Let's look at what the Naval terms were, in say, 1700...

Ship of the Line (2-4 gun decks, 60-120 guns, 3-4 masts)
Frigate (1-2 gun decks, 30-60 guns, 3 masts)
Corvette (1 gun deck, 2-3 masts)
Cutter (1 gun deck ≤18 guns, 2-3 masts)
Sloop-of-War (1 gun deck ≤18 guns, 1 mast)

Galleons were an early 3-4 masted SotL...


So, if we use 1 gun per 100 Td...
that puts a SOTL at 6000-12000 Td
Frigates in the 3000-6000 Td range
Corvettes in the 1800-3000 Td range
Cutters and Sloops of War below that.

Cutters are probably 5+G's, sloops of war 3-4 G?

I think I like that...

Condottiere December 25th, 2016 05:41 AM

Smith's Triplanetary had a chapter that describes a traditional naval battle in space, presciently kamikaze tactics, unless that was added afterwards.

TheDS December 26th, 2016 11:21 AM

One of the main reasons, though, for using naval conventions is that they invoke understanding in the listener. You say "Battleship" and people don't give you a funny look, they know you mean a powerful, nigh-indestructible ship capable of blasting anything else into bits. You say "Ship of the Line" or "Sloop" or "Brig" and most have no clue. "Battlestar" is close enough to "Battleship" that most people will pick up on it, but what the heck is a "Striker", "Dromedary", or "Kite"?
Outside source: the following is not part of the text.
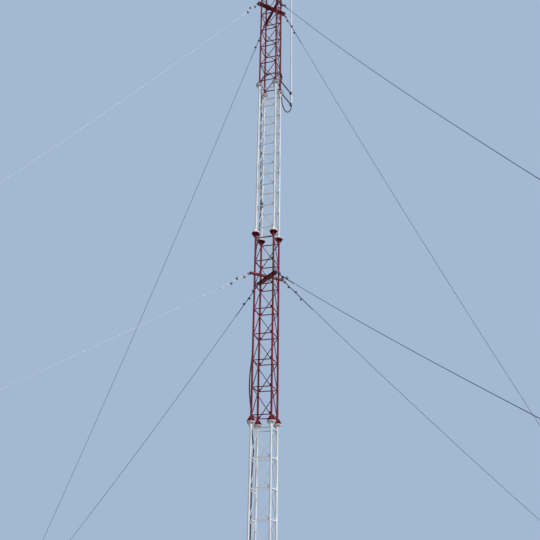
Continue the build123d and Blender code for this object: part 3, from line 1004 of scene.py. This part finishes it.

But the common terms only take us so far because definitions change, and often for no reason other than political reasons. A Frigate used to be a fairly powerful and fast ship, comparable to a WW2 Cruiser in power and mission, but modern Frigates are mostly a joke as the smallest warship still intended to cross an ocean under its own power. Likewise, various arms treaties in the early 20th century caused ships that qualified as Light Battleships to be labeled Heavy Cruisers. Indeed, a fairly recent American convention is to build Destroyers and Cruisers on the exact same hull, physically differing only in superstructure; this was done to save money on construction costs, but also to appeal to a budget-conscious taxpayer who didn't want to pay for a bunch of Cruisers but were willing to accept a bunch of Destroyers.

So even if you use the common terms of Battleship, Cruiser, Destroyer, and so forth, you STILL have to define exactly what that is.